Write the material out again exactly as it stands.
────────────────────────────────────────
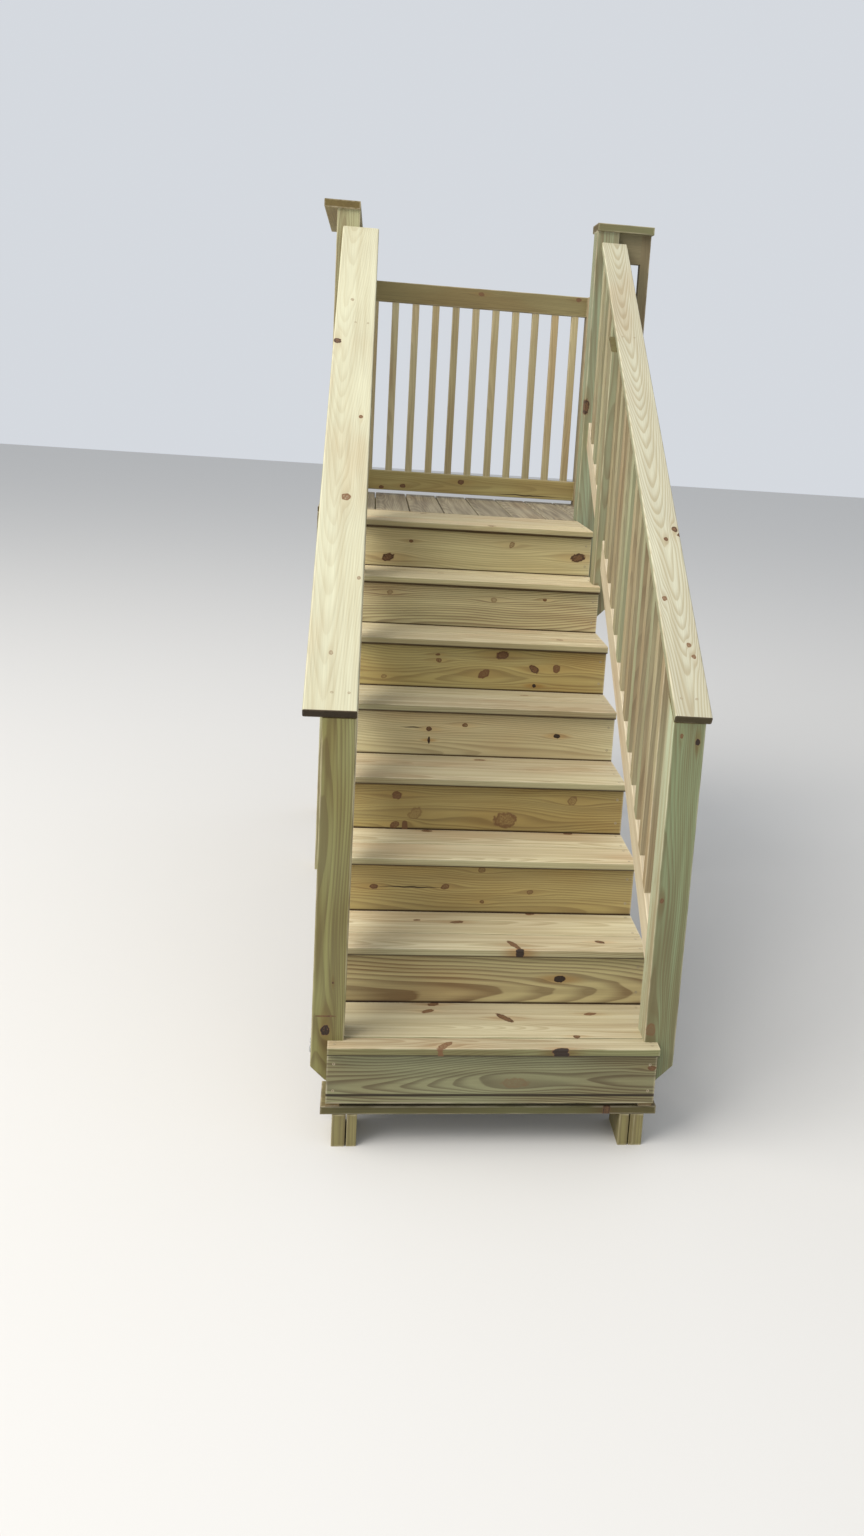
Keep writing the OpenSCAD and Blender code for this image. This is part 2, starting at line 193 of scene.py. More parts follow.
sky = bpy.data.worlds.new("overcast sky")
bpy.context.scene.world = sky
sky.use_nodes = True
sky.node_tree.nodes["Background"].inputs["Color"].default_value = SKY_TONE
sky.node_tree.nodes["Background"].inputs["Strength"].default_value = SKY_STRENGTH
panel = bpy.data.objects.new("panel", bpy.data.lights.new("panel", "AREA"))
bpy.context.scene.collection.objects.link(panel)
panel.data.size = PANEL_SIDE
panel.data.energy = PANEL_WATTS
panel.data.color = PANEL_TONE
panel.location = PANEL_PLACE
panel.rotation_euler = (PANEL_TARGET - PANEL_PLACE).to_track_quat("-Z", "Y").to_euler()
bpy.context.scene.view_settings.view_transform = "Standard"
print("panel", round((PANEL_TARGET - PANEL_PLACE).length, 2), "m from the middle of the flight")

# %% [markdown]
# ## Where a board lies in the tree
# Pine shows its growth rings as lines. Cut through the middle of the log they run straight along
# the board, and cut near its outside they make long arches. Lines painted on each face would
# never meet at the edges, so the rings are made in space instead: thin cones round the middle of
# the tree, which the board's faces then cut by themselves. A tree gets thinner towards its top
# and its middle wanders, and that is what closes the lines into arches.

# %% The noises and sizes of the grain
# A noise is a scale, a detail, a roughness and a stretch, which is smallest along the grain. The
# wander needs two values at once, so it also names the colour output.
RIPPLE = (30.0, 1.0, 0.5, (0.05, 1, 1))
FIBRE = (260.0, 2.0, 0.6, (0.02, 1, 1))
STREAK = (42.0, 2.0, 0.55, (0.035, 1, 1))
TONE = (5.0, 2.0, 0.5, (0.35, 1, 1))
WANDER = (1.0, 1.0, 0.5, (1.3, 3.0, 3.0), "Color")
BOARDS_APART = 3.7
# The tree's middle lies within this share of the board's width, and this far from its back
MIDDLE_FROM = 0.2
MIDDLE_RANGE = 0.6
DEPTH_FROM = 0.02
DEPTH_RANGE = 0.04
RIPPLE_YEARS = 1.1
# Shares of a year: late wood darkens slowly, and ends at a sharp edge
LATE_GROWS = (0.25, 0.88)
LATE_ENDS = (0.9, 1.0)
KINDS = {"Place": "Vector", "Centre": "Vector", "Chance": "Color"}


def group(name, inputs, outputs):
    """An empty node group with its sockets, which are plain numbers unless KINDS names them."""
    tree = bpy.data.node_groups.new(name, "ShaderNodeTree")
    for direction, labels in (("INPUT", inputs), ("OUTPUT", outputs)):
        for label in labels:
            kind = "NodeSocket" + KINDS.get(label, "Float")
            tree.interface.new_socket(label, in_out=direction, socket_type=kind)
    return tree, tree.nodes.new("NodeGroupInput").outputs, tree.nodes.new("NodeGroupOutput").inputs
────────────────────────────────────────
## Output below
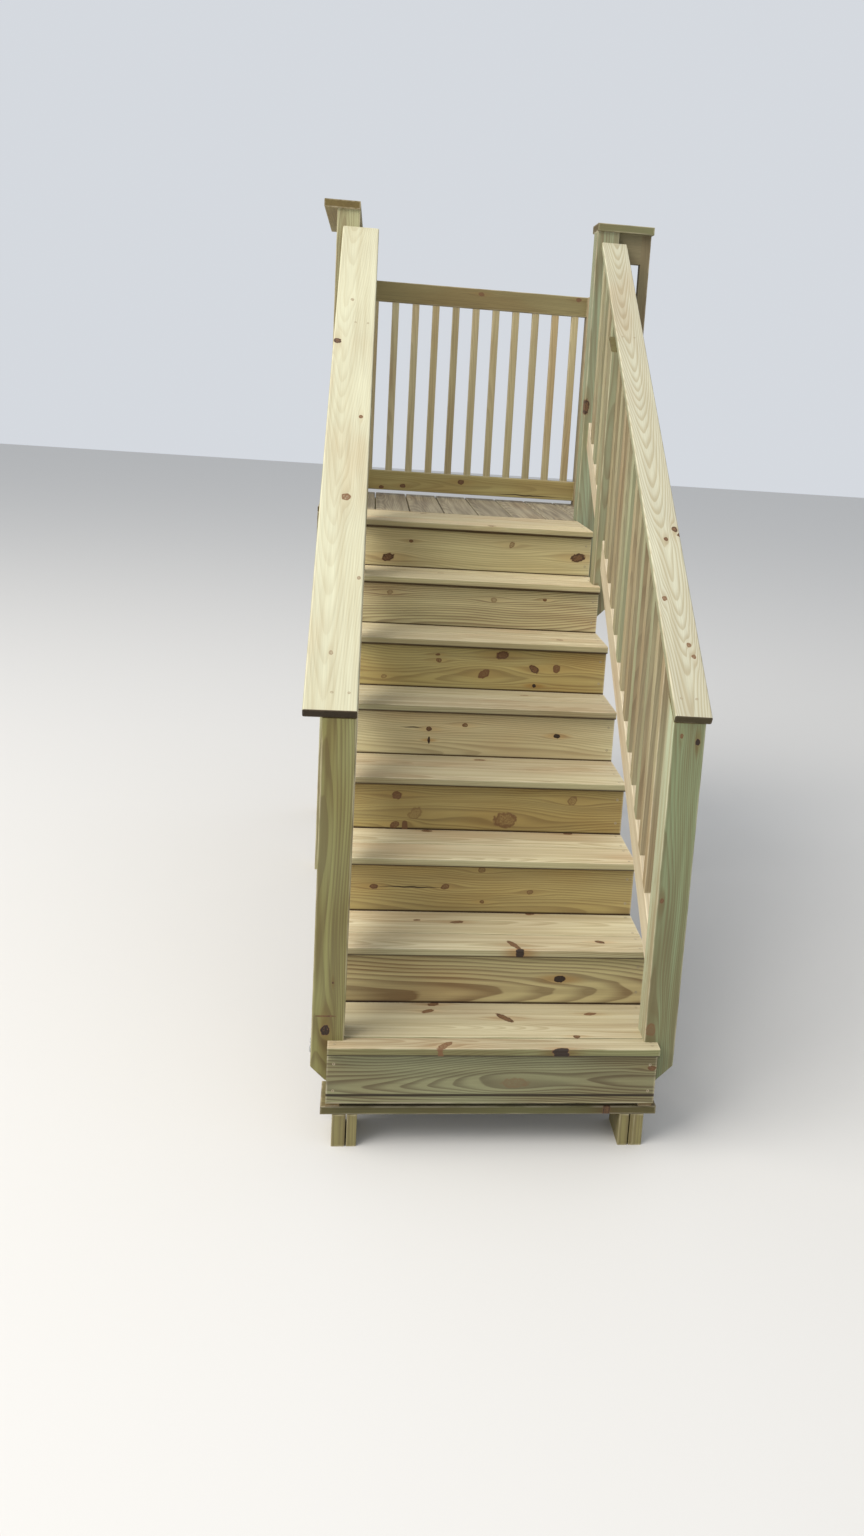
Keep writing the OpenSCAD and Blender code for this image. This is part 2, starting at line 193 of scene.py. More parts follow.
sky = bpy.data.worlds.new("overcast sky")
bpy.context.scene.world = sky
sky.use_nodes = True
sky.node_tree.nodes["Background"].inputs["Color"].default_value = SKY_TONE
sky.node_tree.nodes["Background"].inputs["Strength"].default_value = SKY_STRENGTH
panel = bpy.data.objects.new("panel", bpy.data.lights.new("panel", "AREA"))
bpy.context.scene.collection.objects.link(panel)
panel.data.size = PANEL_SIDE
panel.data.energy = PANEL_WATTS
panel.data.color = PANEL_TONE
panel.location = PANEL_PLACE
panel.rotation_euler = (PANEL_TARGET - PANEL_PLACE).to_track_quat("-Z", "Y").to_euler()
bpy.context.scene.view_settings.view_transform = "Standard"
print("panel", round((PANEL_TARGET - PANEL_PLACE).length, 2), "m from the middle of the flight")

# %% [markdown]
# ## Where a board lies in the tree
# Pine shows its growth rings as lines. Cut through the middle of the log they run straight along
# the board, and cut near its outside they make long arches. Lines painted on each face would
# never meet at the edges, so the rings are made in space instead: thin cones round the middle of
# the tree, which the board's faces then cut by themselves. A tree gets thinner towards its top
# and its middle wanders, and that is what closes the lines into arches.

# %% The noises and sizes of the grain
# A noise is a scale, a detail, a roughness and a stretch, which is smallest along the grain. The
# wander needs two values at once, so it also names the colour output.
RIPPLE = (30.0, 1.0, 0.5, (0.05, 1, 1))
FIBRE = (260.0, 2.0, 0.6, (0.02, 1, 1))
STREAK = (42.0, 2.0, 0.55, (0.035, 1, 1))
TONE = (5.0, 2.0, 0.5, (0.35, 1, 1))
WANDER = (1.0, 1.0, 0.5, (1.3, 3.0, 3.0), "Color")
BOARDS_APART = 3.7
# The tree's middle lies within this share of the board's width, and this far from its back
MIDDLE_FROM = 0.2
MIDDLE_RANGE = 0.6
DEPTH_FROM = 0.02
DEPTH_RANGE = 0.04
RIPPLE_YEARS = 1.1
# Shares of a year: late wood darkens slowly, and ends at a sharp edge
LATE_GROWS = (0.25, 0.88)
LATE_ENDS = (0.9, 1.0)
KINDS = {"Place": "Vector", "Centre": "Vector", "Chance": "Color"}


def group(name, inputs, outputs):
    """An empty node group with its sockets, which are plain numbers unless KINDS names them."""
    tree = bpy.data.node_groups.new(name, "ShaderNodeTree")
    for direction, labels in (("INPUT", inputs), ("OUTPUT", outputs)):
        for label in labels:
            kind = "NodeSocket" + KINDS.get(label, "Float")
            tree.interface.new_socket(label, in_out=direction, socket_type=kind)
    return tree, tree.nodes.new("NodeGroupInput").outputs, tree.nodes.new("NodeGroupOutput").inputs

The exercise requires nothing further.